Feminism made what birth-control and labor-saving devices allowed on the practical level also socially acceptable, and then end result is that, while people still enjoy having partners, we don't really need them any more.
Each of these things taken by themselves are obviously positive steps which improve the lives of everybody. That they happened to all develop in the same time span of time perhaps encouraged the shift in how we view relationships, to the devaluing of commitment and the focus on passion and chemistry as the most vital parts of partnerships.
If for what ever reason (needing two people to run a household, having children in common, or it being socially unacceptable to divorce) a couple doesn't see splitting up as an option, it is more clearly in both individuals' self interest to deal with problems. Then, assuming an egalitarian outlook (and I acknowledge that in the time I am describing that was definitely not the norm) it makes sense to view a conflict as "we have a problem, and we need to figure out a way to solve it". If there is no incentive, the outlook by default is often "this person is making me unhappy, and I don't like it".
Similarly, we don't see any inherent value in commitment, largely preferring to see partners as "the best I've found so far", always leaving the option open to upgrade.

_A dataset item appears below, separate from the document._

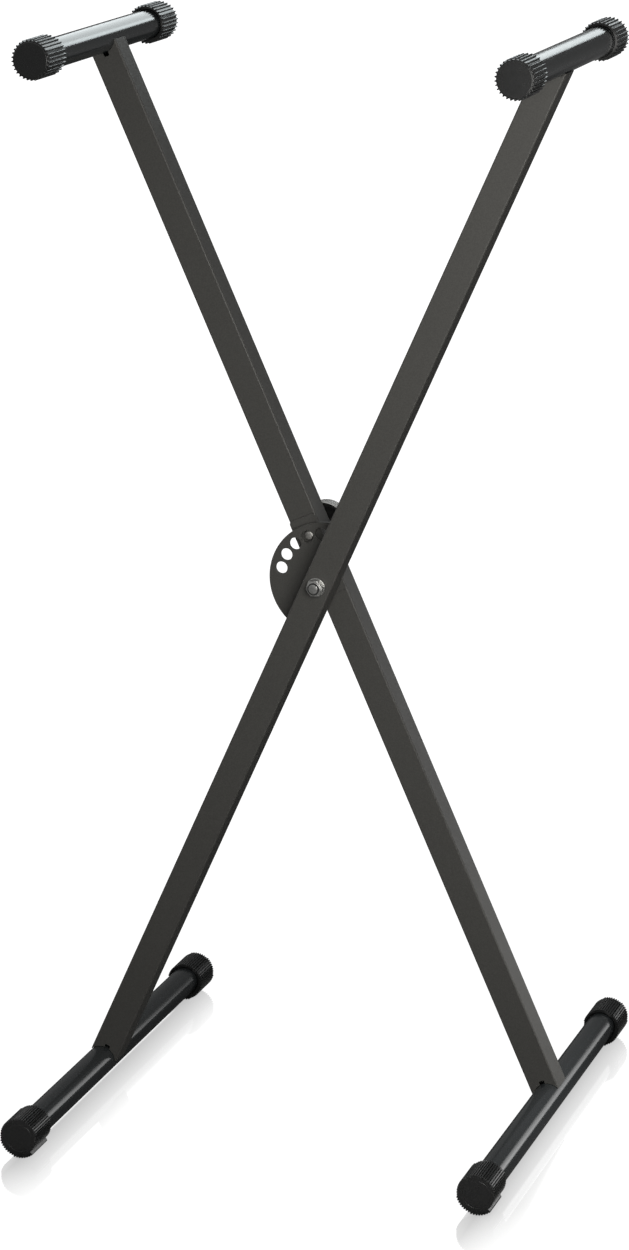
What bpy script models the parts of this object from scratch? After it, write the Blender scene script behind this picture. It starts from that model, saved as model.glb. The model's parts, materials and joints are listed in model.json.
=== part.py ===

There seems to be a lot of people who believe that things like monogamy, marriage, perhaps even heterosexuality are purely social constructs, are outdated and repressive, and that not being comfortable with sex without love implies someone is less free, open, and comfortable with themselves.
But religion didn't invent the connection between sex and emotion. Religion tries to make it a moral issue, which of course it isn't, but nature linked the two.
Ultimately, sex is about reproduction. Obviously it plays a social role as well, and like chocolate cake and rollercoasters we have been clever enough to harness technology to manipulate the pleasure centers of our own brains outside of the ways nature intended.
Even so, when framing what is "natural" or even "healthy", it is probably helpful to look at it in its most basic, at its evolutionary function.
In a specie where both genders put substantial resources and time into caring for each generation of offspring, its no wonder that we would also tend to develop emotions that favored a single long term-partner, that we would become jealous of infidelities, and even that a double standard might exist between men and women (if he cheats, his partner isn't stuck raising a child that isn't hers). This doesn't make these things good or ideal, any more than anything which is "natural" is ideal (Being eaten by a mountain lion is natural. Doesn't make it a good thing.) But it does make it understandable.
I think our generation may have gone just a little bit too far in rebelling against the old standard in this case. It is a good thing that everyone has freedom and options and that no one is ostracized or punished for their choices which don't hurt anyone else. But when in our zeal to allow freedom we try to force ourselves to fit an unnatural standard, or we ignore the valuable parts of things like commitment, in the end everybody loses.